## Task instructions:
Report every line in the listing that contains the string "where".

== Dataset extract ==

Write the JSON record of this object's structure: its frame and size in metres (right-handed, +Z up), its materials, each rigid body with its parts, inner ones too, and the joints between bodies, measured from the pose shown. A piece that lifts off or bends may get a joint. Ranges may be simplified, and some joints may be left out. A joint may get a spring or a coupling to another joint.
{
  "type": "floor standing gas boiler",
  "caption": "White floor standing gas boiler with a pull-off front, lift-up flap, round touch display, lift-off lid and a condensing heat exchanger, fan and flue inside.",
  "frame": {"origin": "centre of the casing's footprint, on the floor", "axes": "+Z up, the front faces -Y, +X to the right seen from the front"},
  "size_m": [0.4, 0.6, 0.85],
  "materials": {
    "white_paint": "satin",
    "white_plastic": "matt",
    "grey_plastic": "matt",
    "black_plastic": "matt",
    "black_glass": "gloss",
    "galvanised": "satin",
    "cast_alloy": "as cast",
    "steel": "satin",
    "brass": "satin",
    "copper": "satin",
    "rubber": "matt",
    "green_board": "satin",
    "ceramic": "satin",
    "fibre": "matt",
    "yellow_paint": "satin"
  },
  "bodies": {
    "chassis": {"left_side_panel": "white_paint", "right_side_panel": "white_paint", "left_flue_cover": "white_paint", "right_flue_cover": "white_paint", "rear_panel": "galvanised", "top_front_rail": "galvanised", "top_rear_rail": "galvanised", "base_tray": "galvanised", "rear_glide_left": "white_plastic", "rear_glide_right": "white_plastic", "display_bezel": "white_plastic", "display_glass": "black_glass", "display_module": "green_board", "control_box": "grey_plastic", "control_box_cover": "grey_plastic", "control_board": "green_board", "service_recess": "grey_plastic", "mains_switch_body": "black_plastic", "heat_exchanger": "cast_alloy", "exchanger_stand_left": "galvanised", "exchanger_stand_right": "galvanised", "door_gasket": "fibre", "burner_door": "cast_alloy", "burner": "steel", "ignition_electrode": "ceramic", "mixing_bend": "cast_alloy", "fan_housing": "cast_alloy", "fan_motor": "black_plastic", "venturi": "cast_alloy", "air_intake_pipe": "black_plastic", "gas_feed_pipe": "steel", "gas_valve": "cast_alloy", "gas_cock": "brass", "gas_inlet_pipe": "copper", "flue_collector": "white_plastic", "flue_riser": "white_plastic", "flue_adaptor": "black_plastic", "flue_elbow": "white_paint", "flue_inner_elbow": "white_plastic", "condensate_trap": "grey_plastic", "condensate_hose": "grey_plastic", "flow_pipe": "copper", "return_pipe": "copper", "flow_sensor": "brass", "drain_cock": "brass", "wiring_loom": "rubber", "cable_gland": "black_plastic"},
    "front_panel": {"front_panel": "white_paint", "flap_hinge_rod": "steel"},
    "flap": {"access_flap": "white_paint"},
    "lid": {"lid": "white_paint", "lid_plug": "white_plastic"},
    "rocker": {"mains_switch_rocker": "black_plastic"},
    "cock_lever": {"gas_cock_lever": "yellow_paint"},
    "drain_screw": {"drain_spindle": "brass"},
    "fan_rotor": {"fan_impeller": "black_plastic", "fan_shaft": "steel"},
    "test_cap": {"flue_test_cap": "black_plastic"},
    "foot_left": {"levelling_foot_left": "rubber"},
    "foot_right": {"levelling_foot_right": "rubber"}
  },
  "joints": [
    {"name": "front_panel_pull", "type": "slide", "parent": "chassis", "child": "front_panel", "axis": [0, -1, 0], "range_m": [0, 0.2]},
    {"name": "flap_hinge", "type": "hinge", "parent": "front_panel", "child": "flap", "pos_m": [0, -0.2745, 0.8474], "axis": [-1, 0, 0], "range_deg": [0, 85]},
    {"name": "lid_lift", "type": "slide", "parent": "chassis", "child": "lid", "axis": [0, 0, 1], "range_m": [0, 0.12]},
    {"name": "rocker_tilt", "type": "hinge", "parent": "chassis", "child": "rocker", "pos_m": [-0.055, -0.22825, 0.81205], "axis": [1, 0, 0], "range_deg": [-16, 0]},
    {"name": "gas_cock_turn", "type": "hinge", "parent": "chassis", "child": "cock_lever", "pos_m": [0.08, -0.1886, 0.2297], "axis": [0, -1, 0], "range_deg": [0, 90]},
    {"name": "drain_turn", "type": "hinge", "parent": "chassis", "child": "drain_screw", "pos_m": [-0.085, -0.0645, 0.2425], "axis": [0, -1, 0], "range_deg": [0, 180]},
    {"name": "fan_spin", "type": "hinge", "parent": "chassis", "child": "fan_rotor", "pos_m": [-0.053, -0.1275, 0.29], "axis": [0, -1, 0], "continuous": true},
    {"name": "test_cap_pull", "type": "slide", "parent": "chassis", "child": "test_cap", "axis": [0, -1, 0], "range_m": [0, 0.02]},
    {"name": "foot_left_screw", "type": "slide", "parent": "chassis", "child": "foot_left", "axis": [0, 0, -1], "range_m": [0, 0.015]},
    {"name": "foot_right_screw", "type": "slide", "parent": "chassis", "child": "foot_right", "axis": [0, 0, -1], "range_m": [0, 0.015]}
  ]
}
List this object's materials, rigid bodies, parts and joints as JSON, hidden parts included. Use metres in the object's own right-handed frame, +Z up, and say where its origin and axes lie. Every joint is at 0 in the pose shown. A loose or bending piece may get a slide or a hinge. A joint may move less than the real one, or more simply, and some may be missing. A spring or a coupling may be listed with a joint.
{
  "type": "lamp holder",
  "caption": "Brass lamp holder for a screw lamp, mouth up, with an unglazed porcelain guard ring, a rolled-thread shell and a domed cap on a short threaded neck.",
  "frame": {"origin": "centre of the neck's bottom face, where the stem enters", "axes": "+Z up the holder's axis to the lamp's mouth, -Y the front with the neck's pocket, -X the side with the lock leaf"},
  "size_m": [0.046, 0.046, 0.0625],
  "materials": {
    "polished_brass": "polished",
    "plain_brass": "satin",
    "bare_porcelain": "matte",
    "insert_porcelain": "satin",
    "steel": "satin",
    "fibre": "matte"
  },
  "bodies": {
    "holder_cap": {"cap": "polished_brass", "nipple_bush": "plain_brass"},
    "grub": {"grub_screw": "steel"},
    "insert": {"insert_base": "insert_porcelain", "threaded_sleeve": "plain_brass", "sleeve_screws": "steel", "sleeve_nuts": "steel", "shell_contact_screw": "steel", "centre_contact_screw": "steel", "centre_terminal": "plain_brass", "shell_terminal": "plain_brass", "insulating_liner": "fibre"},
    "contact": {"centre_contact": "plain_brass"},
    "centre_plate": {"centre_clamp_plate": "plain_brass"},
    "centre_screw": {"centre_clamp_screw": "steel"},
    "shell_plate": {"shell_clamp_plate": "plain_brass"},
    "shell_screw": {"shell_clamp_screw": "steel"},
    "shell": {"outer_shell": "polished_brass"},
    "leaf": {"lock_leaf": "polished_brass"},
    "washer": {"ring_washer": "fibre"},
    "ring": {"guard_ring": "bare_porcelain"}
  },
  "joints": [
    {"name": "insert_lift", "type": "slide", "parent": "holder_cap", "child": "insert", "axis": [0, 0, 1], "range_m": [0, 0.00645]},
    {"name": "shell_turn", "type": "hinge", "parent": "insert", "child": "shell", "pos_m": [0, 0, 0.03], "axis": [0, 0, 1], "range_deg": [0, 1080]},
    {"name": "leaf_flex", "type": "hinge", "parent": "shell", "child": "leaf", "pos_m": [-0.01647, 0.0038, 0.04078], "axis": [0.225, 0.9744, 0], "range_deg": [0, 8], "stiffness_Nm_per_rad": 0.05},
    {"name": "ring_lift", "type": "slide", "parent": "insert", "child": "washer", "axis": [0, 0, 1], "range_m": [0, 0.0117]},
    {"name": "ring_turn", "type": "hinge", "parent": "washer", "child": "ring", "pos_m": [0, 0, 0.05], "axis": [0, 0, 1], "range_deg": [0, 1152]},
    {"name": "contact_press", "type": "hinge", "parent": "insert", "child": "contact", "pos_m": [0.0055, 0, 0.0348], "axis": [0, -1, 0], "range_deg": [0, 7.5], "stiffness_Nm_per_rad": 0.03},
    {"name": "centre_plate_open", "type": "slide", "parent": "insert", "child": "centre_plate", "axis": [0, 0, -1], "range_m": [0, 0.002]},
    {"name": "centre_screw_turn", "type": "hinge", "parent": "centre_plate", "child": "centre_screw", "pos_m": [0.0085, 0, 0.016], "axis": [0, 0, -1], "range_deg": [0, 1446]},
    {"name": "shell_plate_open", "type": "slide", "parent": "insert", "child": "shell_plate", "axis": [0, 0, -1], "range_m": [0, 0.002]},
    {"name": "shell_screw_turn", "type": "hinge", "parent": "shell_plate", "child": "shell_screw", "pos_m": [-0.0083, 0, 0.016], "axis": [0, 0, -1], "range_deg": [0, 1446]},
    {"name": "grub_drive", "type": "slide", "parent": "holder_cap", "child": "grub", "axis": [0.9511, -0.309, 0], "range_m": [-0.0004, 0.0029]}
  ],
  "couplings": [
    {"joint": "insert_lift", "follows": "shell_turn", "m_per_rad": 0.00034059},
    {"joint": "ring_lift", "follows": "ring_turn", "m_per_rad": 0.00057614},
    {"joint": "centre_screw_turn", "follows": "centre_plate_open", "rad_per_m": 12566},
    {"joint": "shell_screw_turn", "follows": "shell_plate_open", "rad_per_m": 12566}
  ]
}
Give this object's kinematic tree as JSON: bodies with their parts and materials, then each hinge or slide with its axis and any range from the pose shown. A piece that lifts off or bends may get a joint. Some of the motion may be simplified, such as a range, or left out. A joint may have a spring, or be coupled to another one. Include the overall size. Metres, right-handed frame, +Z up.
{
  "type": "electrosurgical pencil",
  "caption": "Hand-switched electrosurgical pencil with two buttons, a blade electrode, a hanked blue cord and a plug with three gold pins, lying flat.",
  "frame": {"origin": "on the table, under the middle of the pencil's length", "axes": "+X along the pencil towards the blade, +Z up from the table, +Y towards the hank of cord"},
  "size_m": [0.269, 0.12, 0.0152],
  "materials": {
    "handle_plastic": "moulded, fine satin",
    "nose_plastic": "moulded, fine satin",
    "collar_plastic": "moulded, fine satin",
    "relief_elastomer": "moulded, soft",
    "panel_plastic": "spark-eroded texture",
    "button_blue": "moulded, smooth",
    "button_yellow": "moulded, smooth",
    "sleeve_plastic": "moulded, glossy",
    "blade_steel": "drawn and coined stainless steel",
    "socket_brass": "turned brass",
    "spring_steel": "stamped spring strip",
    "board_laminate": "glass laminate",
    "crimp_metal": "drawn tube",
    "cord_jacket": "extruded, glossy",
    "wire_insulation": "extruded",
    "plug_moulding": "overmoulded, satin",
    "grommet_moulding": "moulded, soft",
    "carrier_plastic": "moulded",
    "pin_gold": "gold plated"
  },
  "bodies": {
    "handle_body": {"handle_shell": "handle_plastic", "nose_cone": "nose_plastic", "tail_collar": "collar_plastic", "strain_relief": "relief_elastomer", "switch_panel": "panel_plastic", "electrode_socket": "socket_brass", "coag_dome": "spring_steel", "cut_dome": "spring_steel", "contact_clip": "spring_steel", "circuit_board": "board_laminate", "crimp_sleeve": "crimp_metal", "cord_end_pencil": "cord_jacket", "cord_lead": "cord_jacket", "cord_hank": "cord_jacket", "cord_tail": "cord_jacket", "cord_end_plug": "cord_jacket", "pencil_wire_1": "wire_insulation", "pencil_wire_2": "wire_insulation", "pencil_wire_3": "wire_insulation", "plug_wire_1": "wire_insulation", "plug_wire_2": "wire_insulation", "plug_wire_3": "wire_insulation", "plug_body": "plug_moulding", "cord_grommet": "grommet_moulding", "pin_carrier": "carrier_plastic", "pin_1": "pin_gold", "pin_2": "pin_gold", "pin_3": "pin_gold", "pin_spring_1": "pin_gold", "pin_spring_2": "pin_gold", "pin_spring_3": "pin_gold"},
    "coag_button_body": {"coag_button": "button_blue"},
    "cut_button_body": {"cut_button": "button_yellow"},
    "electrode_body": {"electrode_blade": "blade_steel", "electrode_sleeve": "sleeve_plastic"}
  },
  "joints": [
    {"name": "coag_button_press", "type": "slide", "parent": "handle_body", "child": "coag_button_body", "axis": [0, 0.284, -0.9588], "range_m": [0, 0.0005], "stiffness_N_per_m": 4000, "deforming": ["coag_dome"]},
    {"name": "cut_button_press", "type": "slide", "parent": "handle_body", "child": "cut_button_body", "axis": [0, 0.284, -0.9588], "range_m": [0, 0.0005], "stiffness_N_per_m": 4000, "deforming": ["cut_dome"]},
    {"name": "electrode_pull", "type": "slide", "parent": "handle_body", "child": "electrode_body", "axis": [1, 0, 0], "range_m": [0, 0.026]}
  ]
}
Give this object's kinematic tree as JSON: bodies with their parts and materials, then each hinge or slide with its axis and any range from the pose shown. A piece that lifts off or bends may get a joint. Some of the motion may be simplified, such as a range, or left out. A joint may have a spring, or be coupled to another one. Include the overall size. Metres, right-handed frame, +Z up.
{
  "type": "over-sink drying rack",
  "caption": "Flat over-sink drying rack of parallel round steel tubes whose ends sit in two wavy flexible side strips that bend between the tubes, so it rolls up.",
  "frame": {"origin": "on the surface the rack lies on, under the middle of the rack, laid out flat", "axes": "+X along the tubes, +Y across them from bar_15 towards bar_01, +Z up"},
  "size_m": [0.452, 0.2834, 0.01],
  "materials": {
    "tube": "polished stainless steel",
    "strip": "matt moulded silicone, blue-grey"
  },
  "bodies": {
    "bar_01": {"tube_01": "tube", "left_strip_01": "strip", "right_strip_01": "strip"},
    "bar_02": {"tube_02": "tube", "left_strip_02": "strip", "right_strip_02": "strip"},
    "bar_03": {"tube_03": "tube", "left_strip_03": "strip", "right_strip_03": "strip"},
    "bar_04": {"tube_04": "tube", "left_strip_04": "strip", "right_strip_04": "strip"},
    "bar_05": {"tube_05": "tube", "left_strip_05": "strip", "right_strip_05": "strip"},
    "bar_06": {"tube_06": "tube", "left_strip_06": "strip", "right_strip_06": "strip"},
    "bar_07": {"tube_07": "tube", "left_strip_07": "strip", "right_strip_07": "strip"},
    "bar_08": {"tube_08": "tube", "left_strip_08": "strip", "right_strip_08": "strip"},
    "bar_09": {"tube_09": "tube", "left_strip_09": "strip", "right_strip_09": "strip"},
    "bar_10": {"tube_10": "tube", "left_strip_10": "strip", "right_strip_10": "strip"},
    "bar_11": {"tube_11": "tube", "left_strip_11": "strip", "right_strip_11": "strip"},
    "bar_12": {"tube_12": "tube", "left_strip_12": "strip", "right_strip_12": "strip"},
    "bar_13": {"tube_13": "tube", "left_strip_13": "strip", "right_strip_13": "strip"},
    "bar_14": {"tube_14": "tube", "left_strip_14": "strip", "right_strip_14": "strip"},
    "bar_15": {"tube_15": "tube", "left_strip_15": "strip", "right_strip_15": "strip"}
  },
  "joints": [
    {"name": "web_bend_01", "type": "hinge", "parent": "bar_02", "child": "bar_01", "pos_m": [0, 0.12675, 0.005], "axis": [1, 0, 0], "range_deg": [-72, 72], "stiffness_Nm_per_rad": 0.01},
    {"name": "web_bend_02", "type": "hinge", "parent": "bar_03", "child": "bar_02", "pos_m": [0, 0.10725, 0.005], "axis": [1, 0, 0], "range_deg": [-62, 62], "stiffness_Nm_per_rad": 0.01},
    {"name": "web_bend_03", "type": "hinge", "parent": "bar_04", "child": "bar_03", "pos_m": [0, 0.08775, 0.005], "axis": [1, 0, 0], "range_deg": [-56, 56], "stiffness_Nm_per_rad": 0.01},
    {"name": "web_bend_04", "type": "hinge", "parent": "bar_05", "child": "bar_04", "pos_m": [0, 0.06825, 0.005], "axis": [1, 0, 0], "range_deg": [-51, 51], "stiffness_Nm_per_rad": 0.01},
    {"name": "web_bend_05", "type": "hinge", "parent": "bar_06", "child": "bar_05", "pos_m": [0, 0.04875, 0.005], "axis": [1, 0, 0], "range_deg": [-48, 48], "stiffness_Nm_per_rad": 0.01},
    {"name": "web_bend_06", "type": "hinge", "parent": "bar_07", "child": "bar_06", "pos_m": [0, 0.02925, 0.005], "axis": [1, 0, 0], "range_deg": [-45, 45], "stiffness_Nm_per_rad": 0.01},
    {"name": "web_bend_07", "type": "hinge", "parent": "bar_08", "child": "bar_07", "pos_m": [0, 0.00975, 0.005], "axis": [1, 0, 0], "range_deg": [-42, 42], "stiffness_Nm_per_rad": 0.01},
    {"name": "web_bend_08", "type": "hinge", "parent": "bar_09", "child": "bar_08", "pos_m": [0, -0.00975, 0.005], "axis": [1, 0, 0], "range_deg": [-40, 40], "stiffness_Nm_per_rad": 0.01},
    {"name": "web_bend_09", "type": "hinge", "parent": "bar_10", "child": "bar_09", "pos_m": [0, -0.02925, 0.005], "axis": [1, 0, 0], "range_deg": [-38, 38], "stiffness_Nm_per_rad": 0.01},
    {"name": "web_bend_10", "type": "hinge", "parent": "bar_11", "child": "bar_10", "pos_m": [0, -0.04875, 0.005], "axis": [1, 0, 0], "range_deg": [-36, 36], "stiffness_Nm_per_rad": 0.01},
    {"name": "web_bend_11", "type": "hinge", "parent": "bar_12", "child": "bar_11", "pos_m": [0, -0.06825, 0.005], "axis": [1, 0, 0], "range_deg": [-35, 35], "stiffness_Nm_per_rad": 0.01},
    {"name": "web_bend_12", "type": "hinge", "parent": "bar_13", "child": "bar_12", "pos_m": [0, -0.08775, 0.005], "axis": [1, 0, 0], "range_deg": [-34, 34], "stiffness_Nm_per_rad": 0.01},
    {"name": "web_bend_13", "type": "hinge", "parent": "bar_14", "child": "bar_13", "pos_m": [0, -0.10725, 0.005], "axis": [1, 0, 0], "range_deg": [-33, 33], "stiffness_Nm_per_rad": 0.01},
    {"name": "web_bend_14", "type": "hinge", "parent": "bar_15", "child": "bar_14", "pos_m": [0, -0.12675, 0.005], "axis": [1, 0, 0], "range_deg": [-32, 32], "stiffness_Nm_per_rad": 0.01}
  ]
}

===

## Expected answer:
List this object's materials, rigid bodies, parts and joints as JSON, hidden parts included. Use metres in the object's own right-handed frame, +Z up, and say where its origin and axes lie. Every joint is at 0 in the pose shown. A loose or bending piece may get a slide or a hinge. A joint may move less than the real one, or more simply, and some may be missing. A spring or a coupling may be listed with a joint.
  "frame": {"origin": "centre of the neck's bottom face, where the stem enters", "axes": "+Z up the holder's axis to the lamp's mouth, -Y the front with the neck's pocket, -X the side with the lock leaf"},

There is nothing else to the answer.